Three paying customers is the minimum meaningful signal. One customer might be a favor. Two might be a coincidence. Three paying customers who found you independently and paid without heavy persuasion is genuine validation. If you can find five, you have strong enough signal to build.
What if my AI business idea requires building before I can demo it?
Almost every AI business can be demoed manually before building. Show a Wizard of Oz demo: you do the AI's job manually while the prospect watches the interface. Or show existing AI tools producing the kind of output your product would produce. The prospect doesn't need to see a finished product - they need to see the outcome you're promising.
How long does proper validation take?
Two to four weeks with focused effort. Week 1: identify 20 potential customers, request 10 interviews, complete 5-8 interviews. Week 2: analyze patterns, refine the positioning, build a simple demo or mockup. Weeks 3-4: pitch the demo to interested interview participants, attempt to collect payment or signed letters of intent.
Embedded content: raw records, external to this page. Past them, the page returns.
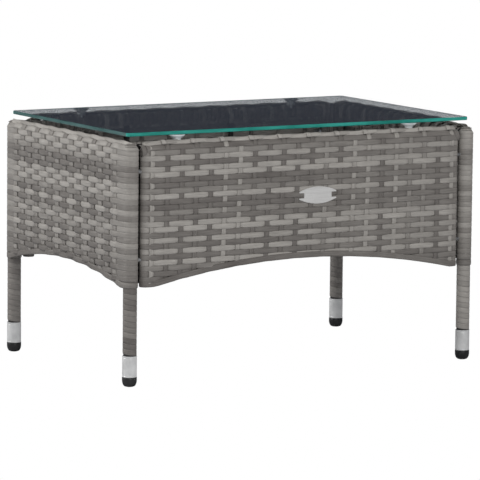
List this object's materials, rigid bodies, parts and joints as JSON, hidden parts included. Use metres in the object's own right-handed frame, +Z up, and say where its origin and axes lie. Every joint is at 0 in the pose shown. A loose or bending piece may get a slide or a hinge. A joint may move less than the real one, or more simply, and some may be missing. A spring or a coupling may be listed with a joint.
{
  "type": "coffee table",
  "caption": "Low rectangular coffee table with a loose glass top on clear cups over a woven cane base on round legs.",
  "frame": {"origin": "on the floor under the middle of the table", "axes": "+X along the table's long side, -Y towards the front with the badge, +Z up"},
  "size_m": [0.584, 0.384, 0.36],
  "materials": {
    "cane": "flat extruded plastic cane, satin",
    "frame_steel": "dark powder coat",
    "sleeve": "satin",
    "foot": "matt",
    "glass": "clear float glass with polished edges",
    "cup": "clear soft plastic",
    "bolt_steel": "zinc plated",
    "badge": "brushed, blank"
  },
  "bodies": {
    "table_base": {"left_front_leg_tube": "frame_steel", "left_front_leg_wrap": "cane", "left_front_leg_sleeve": "sleeve", "left_front_foot_cap": "foot", "front_left_stile": "frame_steel", "front_left_cup": "cup", "left_rear_leg_tube": "frame_steel", "left_rear_leg_wrap": "cane", "left_rear_leg_sleeve": "sleeve", "left_rear_foot_cap": "foot", "rear_left_stile": "frame_steel", "rear_left_cup": "cup", "left_top_rail": "frame_steel", "left_arch_rod": "frame_steel", "left_end_weave": "cane", "left_leg_inserts": "bolt_steel", "right_front_leg_tube": "frame_steel", "right_front_leg_wrap": "cane", "right_front_leg_sleeve": "sleeve", "right_front_foot_cap": "foot", "front_right_stile": "frame_steel", "front_right_cup": "cup", "right_rear_leg_tube": "frame_steel", "right_rear_leg_wrap": "cane", "right_rear_leg_sleeve": "sleeve", "right_rear_foot_cap": "foot", "rear_right_stile": "frame_steel", "rear_right_cup": "cup", "right_top_rail": "frame_steel", "right_arch_rod": "frame_steel", "right_end_weave": "cane", "right_leg_inserts": "bolt_steel", "front_top_rail": "frame_steel", "front_arch_rod": "frame_steel", "front_uprights": "frame_steel", "front_weave": "cane", "front_panel_bolts": "bolt_steel", "front_panel_washers": "bolt_steel", "rear_top_rail": "frame_steel", "rear_arch_rod": "frame_steel", "rear_uprights": "frame_steel", "rear_weave": "cane", "rear_panel_bolts": "bolt_steel", "rear_panel_washers": "bolt_steel", "badge": "badge"},
    "glass": {"glass_top": "glass"}
  },
  "joints": [
    {"name": "glass_lift", "type": "slide", "parent": "table_base", "child": "glass", "axis": [0, 0, 1], "range_m": [0, 0.15]}
  ]
}
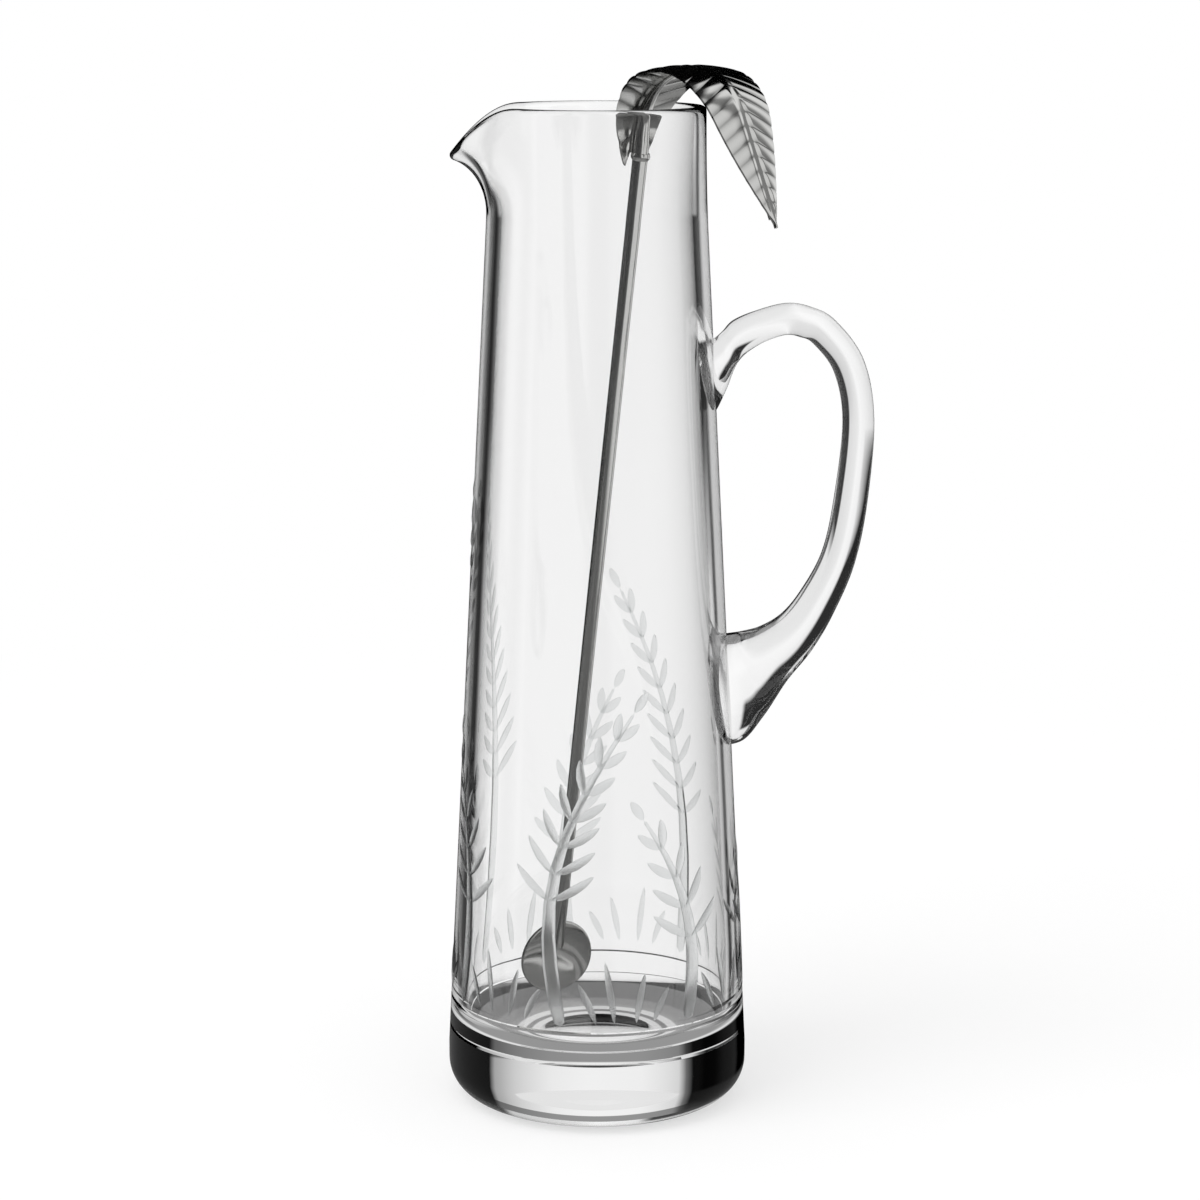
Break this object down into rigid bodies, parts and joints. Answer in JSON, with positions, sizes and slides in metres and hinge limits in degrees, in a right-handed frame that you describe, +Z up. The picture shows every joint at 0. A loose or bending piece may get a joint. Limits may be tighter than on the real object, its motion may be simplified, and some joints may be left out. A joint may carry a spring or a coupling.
{
  "type": "cocktail pitcher",
  "caption": "Tall blown glass cocktail pitcher with a pouring lip, an applied handle and a thick base, holding a metal stirrer whose leaf arches over the rim.",
  "frame": {"origin": "centre of the underside, on the pitcher's axis, in the plane that it stands on", "axes": "+Z up along the pitcher's axis, +X toward the handle, -X toward the lip"},
  "size_m": [0.1277, 0.0929, 0.3126],
  "materials": {
    "body_glass": "clear, polished",
    "handle_glass": "clear, fire polished",
    "rod_metal": "polished",
    "leaf_metal": "polished, embossed",
    "paddle_metal": "polished"
  },
  "bodies": {
    "pitcher": {"pitcher_body": "body_glass", "pitcher_handle": "handle_glass"},
    "stirrer": {"stirrer_rod": "rod_metal", "stirrer_leaf": "leaf_metal", "stirrer_paddle": "paddle_metal"}
  },
  "joints": [
    {"name": "stirrer_lift", "type": "slide", "parent": "pitcher", "child": "stirrer", "axis": [0.1018, -0.0917, 0.9906], "range_m": [0, 0.29]}
  ]
}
Four weeks of validation can save months of building.
What's the difference between a feature and a business when it comes to AI?
A feature solves one problem for people who already have software they're happy with. A business solves a cluster of related problems that a specific type of person faces daily and will pay a recurring monthly fee to solve. The test: would someone cancel their current tools to use yours, or add yours on top? If the answer is 'add on top at under $50/month,' it's probably a feature.